4) What to watch next (2026-facing)

Compliance litigation after Tyler: lawsuits and settlements where states were slow to reform, plus fights over “claim procedures” that effectively re-create equity loss through process.  Blight as the next major battleground: more “corridor redevelopment” cases testing how elastic blight definitions remain in practice.  State forfeiture reforms vs. federal baselines: jurisdictions raising burdens of proof, tightening timelines, and restricting proceeds distribution—often a legislative, not judicial, story.  Impact-fee challenges post-Sheetz: more suits arguing lack of nexus/proportionality for standardized fee schedules. 

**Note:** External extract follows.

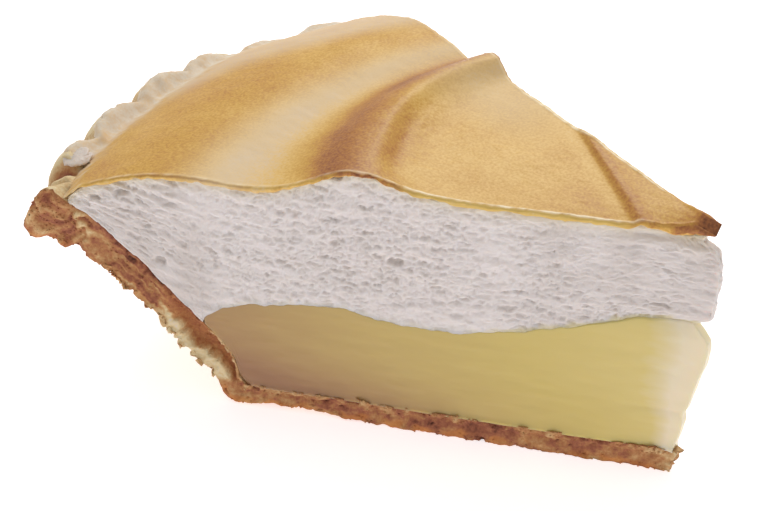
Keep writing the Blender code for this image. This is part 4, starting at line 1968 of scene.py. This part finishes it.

5) Policy options that reduce abusive outcomes without disabling legitimate public aims

Tax foreclosure: automatic surplus return; clear notice; long, simple claim periods; judicial oversight before title transfer; hardship/repayment plans for small arrears.  Eminent domain: narrow blight definitions; heightened proof standards; relocation and business-interruption compensation; independent review of redevelopment-benefit claims.  Civil forfeiture: require conviction for most forfeitures; redirect proceeds away from seizing agencies; prompt post-seizure hearings by statute (even if not constitutionally required); transparency dashboards.  Fees/exactions: publish nexus studies; periodic recalibration; refund mechanisms when projects don’t materialize; individualized review pathway for outliers.